* **Requirement**:
Starting with the first line and ending with the line that holds "BEAD_STEPS = 3", repeat the material exactly.

* **Material provided**:
####

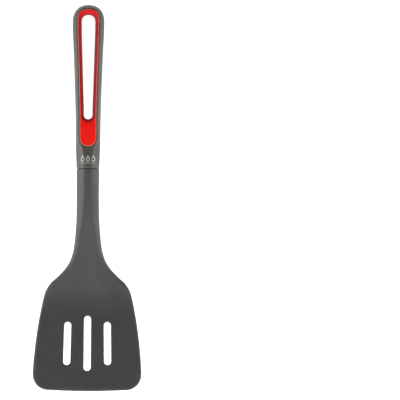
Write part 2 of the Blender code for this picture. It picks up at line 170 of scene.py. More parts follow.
# A raised bead along the liner's outer edge.
BEAD_RADIUS = 0.33 * MM
BEAD_RISE = 0.2 * MM  # swing of its curve; the crest is about 0.09 mm above the liner's face
BEAD_STEPS = 3  # spans in a quarter of it

# Print on the grip: three small flames over a thin line.
FLAME_COUNT = 3
FLAME_STEPS = 36
FLAME_PITCH = 4.7 * MM
FLAME_LOW = 202.3 * MM
FLAME_HEIGHT = 5.0 * MM
FLAME_HALF_WIDTH = 1.9 * MM
FLAME_POINTEDNESS = 1.6
FLAME_LEAN = 0.5 * MM  # sideways swing of the tip
FLAME_STROKE = 0.85 * MM
LINE_STATION = 200.6 * MM
LINE_HALF_LENGTH = 6.3 * MM
LINE_STROKE = 0.45 * MM
LINE_STEPS = 24
INK_PROUD = 0.06 * MM  # how far the film stands out of the grip, and how deep its back is buried
INK_SUNK = 0.1 * MM
INK_BLUNTNESS = 8  # how suddenly a line narrows at its ends
INK_TIP = 0.05  # what is left of a line's squared width at its ends

# Colours, as linear red, green and blue.
NYLON_DARK = (0.065, 0.065, 0.064)
NYLON_LIGHT = (0.073, 0.073, 0.072)
NYLON_FLECK = (0.080, 0.080, 0.079)
NYLON_EDGE = (0.09, 0.09, 0.089)
GRIP_DARK = (0.070, 0.064, 0.053)
GRIP_LIGHT = (0.079, 0.073, 0.061)
GRIP_EDGE = (0.10, 0.095, 0.088)
RUBBER_DARK = (0.90, 0.009, 0.004)
RUBBER_LIGHT = (0.96, 0.013, 0.006)
# Painted shade: the liner's steep walls, round the hanging hole, take this darker red.
RUBBER_WALL_SHADE = (0.35, 0.010, 0.012)
# Painted highlight: a pale red along the liner's bead, standing in for the light its round catches.
BEAD_HIGHLIGHT_DARK = (0.58, 0.13, 0.10)
BEAD_HIGHLIGHT_LIGHT = (0.64, 0.17, 0.14)
INK_DARK = (0.36, 0.36, 0.38)
INK_LIGHT = (0.55, 0.55, 0.57)
TABLE_DARK = (0.86, 0.86, 0.86)
TABLE_LIGHT = (0.88, 0.88, 0.88)

# The ground: a square table's side and cells, and the strength of the light it gives off.
FLOOR_SIZE = 8.0
FLOOR_CELLS = 8
TABLE_GLOW = 0.88

# Lights: (name, place, (width, height) of the light, power in watts). All face the turner.
LIGHTS = (
    ("key_left", (-0.6, 0, 0.25), (0.6, 0.4), 3.5),
    ("fill_right", (0.85, 0, 0.35), (0.6, 0.9), 5.4),
    ("fill_front", (0, -0.9, 0.25), (0.9, 0.3), 11.5),
)
LIGHT_AIM = (0, 0, 0)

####

* **Task solution**:
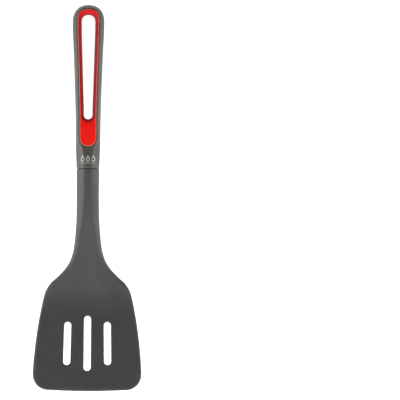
Write part 2 of the Blender code for this picture. It picks up at line 170 of scene.py. More parts follow.
# A raised bead along the liner's outer edge.
BEAD_RADIUS = 0.33 * MM
BEAD_RISE = 0.2 * MM  # swing of its curve; the crest is about 0.09 mm above the liner's face
BEAD_STEPS = 3  # spans in a quarter of it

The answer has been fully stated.